Power and control: Young farmers in their 40s need security and recognition. They want to be respected for two decades of contribution to the wealth creation on the farm. They also need written operating, partnership and buy/sell agreements to ensure that they are getting equity. If you are 40, still “just an employee” and own no farm assets you are likely very unhappy and in conflict on a regular basis with the farm owners. You also want control over decision-making.
Quality of life: Fifty-something farmers wonder what they should be letting go of to simplify their lives. Thoughts of “Freedom 55” may be a source of grief if debt servicing is still a struggle, and holidays are a fairy tale, not a reality.
I can see clearly the tired face of the dairy farmer who has milked cows for 33 years, and at age 51 wonders if his life with cows has few options for change. This decade shines the flashlight on asking what kind of quality of life you have fallen into. Do you have courage to ask the question: “Is this the life I’ve always wanted?”
If you had your children at a young age, you might also be wondering about your succession plan for the next generation when your parents still are holding a lot of farm assets in their 80s. Do you see where this can be really challenging? You would like to have ownership in your own right, but it has been withheld from you. Your adult farm children are wondering if there is even going to be a chance to grow their own equity since they see it stuck with grandparents and are starting to lose hope. FCC transition specialist Patti Durand says, “Without hope you are hooped.” Watch her videos on YouTube.

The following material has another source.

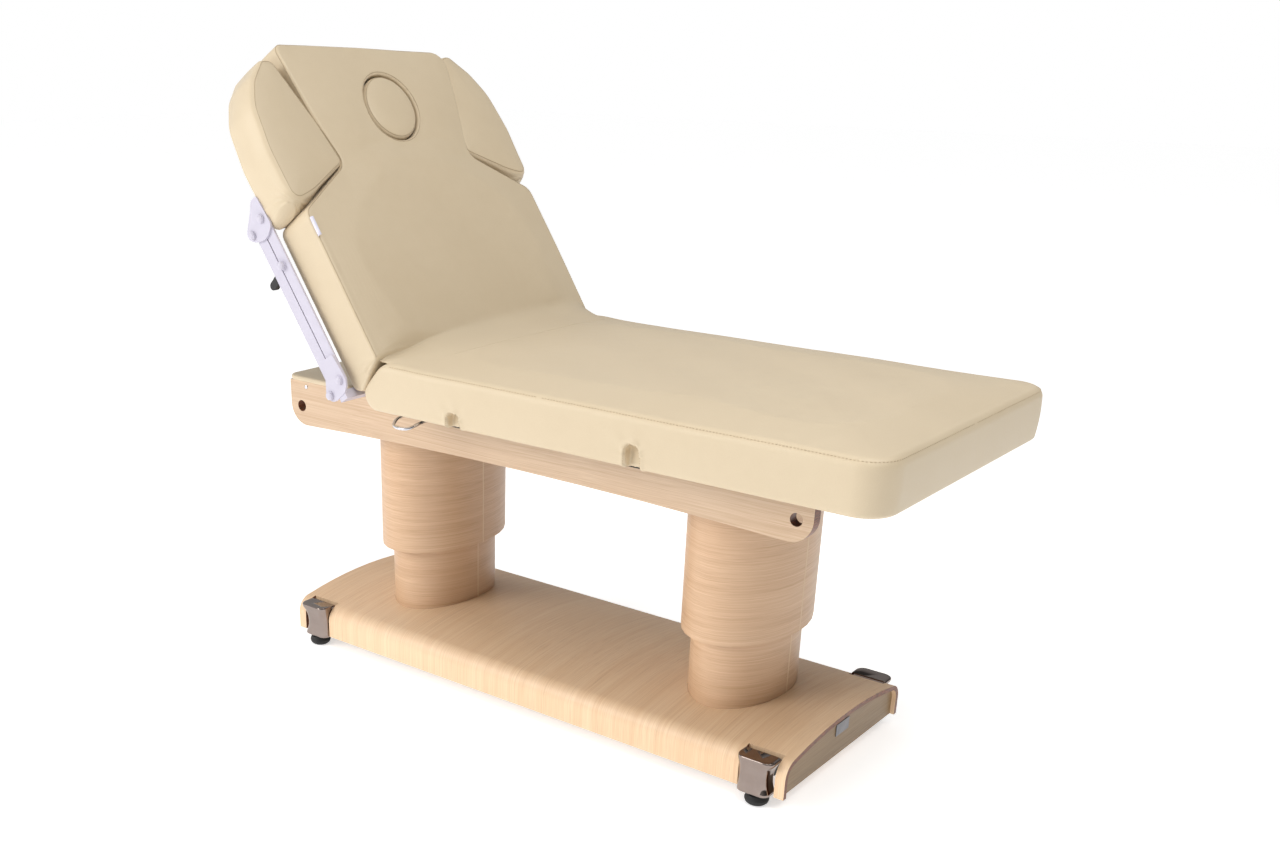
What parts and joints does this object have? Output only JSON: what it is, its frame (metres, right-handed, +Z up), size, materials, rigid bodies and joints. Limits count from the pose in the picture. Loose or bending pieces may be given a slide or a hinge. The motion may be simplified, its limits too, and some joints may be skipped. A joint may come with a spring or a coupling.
{
  "type": "facial treatment bed",
  "caption": "Padded treatment bed with raised backrest, face opening and drop arm rests, on two oval lifting columns and an arched wooden base.",
  "frame": {"origin": "on the floor under the middle of the bounding box, with the backrest raised as at rest", "axes": "+X towards the foot end, +Y across the bed to the far side, +Z up"},
  "size_m": [1.6474, 0.8258, 1.3868],
  "materials": {
    "oak_veneer": "satin lacquered light oak veneer with fine straight grain and dark red-brown edges",
    "dark_veneer": "satin darker veneer",
    "cushion_leather": "cream soft leatherette over foam, fine grain, satin",
    "painted_white": "smooth white powder coat",
    "dark_chrome": "dark polished chrome",
    "bright_chrome": "polished",
    "steel": "grey coated steel",
    "board": "dark stained board",
    "black_plastic": "matt black",
    "rubber": "matt",
    "plate_grey": "satin blank plate"
  },
  "bodies": {
    "base": {"base_shell": "oak_veneer", "base_panel_foot": "dark_veneer", "base_panel_head": "dark_veneer", "mains_inlet": "black_plastic", "label_plate": "plate_grey", "control_box": "black_plastic", "floor_rail_near": "steel", "floor_rail_far": "steel", "corner_cover_near_head": "dark_chrome", "corner_cover_far_head": "dark_chrome", "corner_cover_near_foot": "dark_chrome", "corner_cover_far_foot": "dark_chrome", "column_cover_head": "oak_veneer", "column_cover_foot": "oak_veneer", "lift_tube_outer_head": "steel", "lift_tube_outer_foot": "steel"},
    "top_frame": {"column_sleeve_head": "oak_veneer", "column_sleeve_foot": "oak_veneer", "lift_tube_inner_head": "steel", "lift_tube_inner_foot": "steel", "crossbeam_head": "steel", "crossbeam_foot": "steel", "side_rail_near": "oak_veneer", "side_rail_far": "oak_veneer", "back_hinge_plate_near": "steel", "back_hinge_plate_far": "steel", "deck_pad": "cushion_leather", "handset_hook": "bright_chrome", "seat_board": "board", "seat_pad": "steel", "back_actuator": "black_plastic", "leg_actuator": "black_plastic"},
    "thigh": {"thigh_board": "board", "thigh_pad": "cushion_leather"},
    "calf": {"calf_board": "board", "calf_pad": "cushion_leather"},
    "back_rod": {"back_rod": "steel"},
    "leg_rod": {"leg_rod": "steel"},
    "backrest": {"back_pad": "cushion_leather", "back_board": "board", "back_shaft": "steel", "back_hinge_arm_near": "steel", "back_hinge_arm_far": "steel", "arm_base_near": "painted_white", "arm_base_far": "painted_white"},
    "face_plug": {"face_plug": "cushion_leather"},
    "levelling_foot_near_head": {"levelling_foot_near_head": "rubber"},
    "levelling_foot_far_head": {"levelling_foot_far_head": "rubber"},
    "levelling_foot_near_foot": {"levelling_foot_near_foot": "rubber"},
    "levelling_foot_far_foot": {"levelling_foot_far_foot": "rubber"},
    "arm_front_near": {"arm_bar_front_near": "painted_white"},
    "arm_rear_near": {"arm_bar_rear_near": "painted_white"},
    "arm_rest_near": {"arm_carrier_near": "painted_white", "arm_pad_near": "cushion_leather"},
    "arm_lever_near": {"arm_lever_near": "black_plastic"},
    "arm_front_far": {"arm_bar_front_far": "painted_white"},
    "arm_rear_far": {"arm_bar_rear_far": "painted_white"},
    "arm_rest_far": {"arm_carrier_far": "painted_white", "arm_pad_far": "cushion_leather"},
    "arm_lever_far": {"arm_lever_far": "black_plastic"}
  },
  "joints": [
    {"name": "lift", "type": "slide", "parent": "base", "child": "top_frame", "axis": [0, 0, 1], "range_m": [-0.14, 0.13]},
    {"name": "back_raise", "type": "hinge", "parent": "top_frame", "child": "backrest", "pos_m": [-0.3718, 0, 0.7245], "axis": [0, 1, 0], "range_deg": [-55.8, 12]},
    {"name": "back_rod_travel", "type": "slide", "parent": "top_frame", "child": "back_rod", "axis": [-1, 0, 0], "range_m": [-0.0842, 0.0185]},
    {"name": "thigh_raise", "type": "hinge", "parent": "top_frame", "child": "thigh", "pos_m": [-0.1303, 0, 0.6785], "axis": [0, -1, 0], "range_deg": [0, 25]},
    {"name": "knee", "type": "hinge", "parent": "thigh", "child": "calf", "pos_m": [0.3177, 0, 0.6785], "axis": [0, 1, 0], "range_deg": [0, 47.5]},
    {"name": "leg_rod_travel", "type": "slide", "parent": "top_frame", "child": "leg_rod", "axis": [1, 0, 0], "range_m": [0, 0.0285]},
    {"name": "plug_lift", "type": "slide", "parent": "backrest", "child": "face_plug", "axis": [0.8271, 0, 0.5621], "range_m": [0, 0.13]},
    {"name": "arm_near_lower", "type": "hinge", "parent": "backrest", "child": "arm_front_near", "pos_m": [-0.43342, -0.399, 0.74489], "axis": [0, -1, 0], "range_deg": [0, 35]},
    {"name": "arm_near_rear_link", "type": "hinge", "parent": "backrest", "child": "arm_rear_near", "pos_m": [-0.46234, -0.399, 0.7065], "axis": [0, -1, 0], "range_deg": [0, 35]},
    {"name": "arm_near_carrier", "type": "hinge", "parent": "arm_front_near", "child": "arm_rest_near", "pos_m": [-0.65481, -0.399, 1.06355], "axis": [0, -1, 0], "range_deg": [-35, 0]},
    {"name": "arm_near_lever", "type": "hinge", "parent": "arm_front_near", "child": "arm_lever_near", "pos_m": [-0.59851, -0.392, 0.97003], "axis": [0, -1, 0], "range_deg": [0, 12], "stiffness_Nm_per_rad": 0.6, "springref_deg": -8.59},
    {"name": "arm_far_lower", "type": "hinge", "parent": "backrest", "child": "arm_front_far", "pos_m": [-0.43342, 0.399, 0.74489], "axis": [0, -1, 0], "range_deg": [0, 35]},
    {"name": "arm_far_rear_link", "type": "hinge", "parent": "backrest", "child": "arm_rear_far", "pos_m": [-0.46234, 0.399, 0.7065], "axis": [0, -1, 0], "range_deg": [0, 35]},
    {"name": "arm_far_carrier", "type": "hinge", "parent": "arm_front_far", "child": "arm_rest_far", "pos_m": [-0.65481, 0.399, 1.06355], "axis": [0, -1, 0], "range_deg": [-35, 0]},
    {"name": "arm_far_lever", "type": "hinge", "parent": "arm_front_far", "child": "arm_lever_far", "pos_m": [-0.59851, 0.392, 0.97003], "axis": [0, -1, 0], "range_deg": [0, 12], "stiffness_Nm_per_rad": 0.6, "springref_deg": -8.59},
    {"name": "foot_screw_near_head", "type": "slide", "parent": "base", "child": "levelling_foot_near_head", "axis": [0, 0, -1], "range_m": [0, 0.012]},
    {"name": "foot_screw_far_head", "type": "slide", "parent": "base", "child": "levelling_foot_far_head", "axis": [0, 0, -1], "range_m": [0, 0.012]},
    {"name": "foot_screw_near_foot", "type": "slide", "parent": "base", "child": "levelling_foot_near_foot", "axis": [0, 0, -1], "range_m": [0, 0.012]},
    {"name": "foot_screw_far_foot", "type": "slide", "parent": "base", "child": "levelling_foot_far_foot", "axis": [0, 0, -1], "range_m": [0, 0.012]}
  ],
  "couplings": [
    {"joint": "back_rod_travel", "follows": "back_raise", "m_per_rad": 0.086},
    {"joint": "knee", "follows": "thigh_raise", "ratio": 1.885},
    {"joint": "leg_rod_travel", "follows": "thigh_raise", "m_per_rad": 0.064},
    {"joint": "arm_near_rear_link", "follows": "arm_near_lower", "ratio": 1},
    {"joint": "arm_near_carrier", "follows": "arm_near_lower", "ratio": -1},
    {"joint": "arm_far_rear_link", "follows": "arm_far_lower", "ratio": 1},
    {"joint": "arm_far_carrier", "follows": "arm_far_lower", "ratio": -1}
  ]
}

Hired help again, reinvention: Sixty-year-old farmers have sore backs, more aches and pains, and pay more attention to their health, as they are going to the funerals of friends. This is a key decade for decisions about what a good day on the farm looks like to you as you “reinvent your role.” You no longer want to work 100-hour weeks, unless it is in a smooth-running combine. You might not want to start the trucks when the wind chill is minus 40. It’s a decade of reinvention and possibly starting over as “labour on call.” Letting go in this decade is hard if you feel that the successor might fail, or is not as task oriented to “get ’er done” as you are. You also want to ensure that your income stream for the next three decades is secure, using income from the farm and from your personal wealth bubble that you have created with your financial planner.
Legacy: Reaching the 70s with no assets outside of your farm business is keeping you up at night. Inflation is not your friend. The farm perks you have enjoyed all these years ($14K a year or more) will disappear if you move to town or down south. So you are not moving, and there is conflict about the folks who live on the main yard where the barns, fences, and bins are. How about embracing the role of mentor and wise elder in your 70s and beyond? Don’t let age be your cage, you have lots to offer, and you can still operate equipment safely if your brain works well.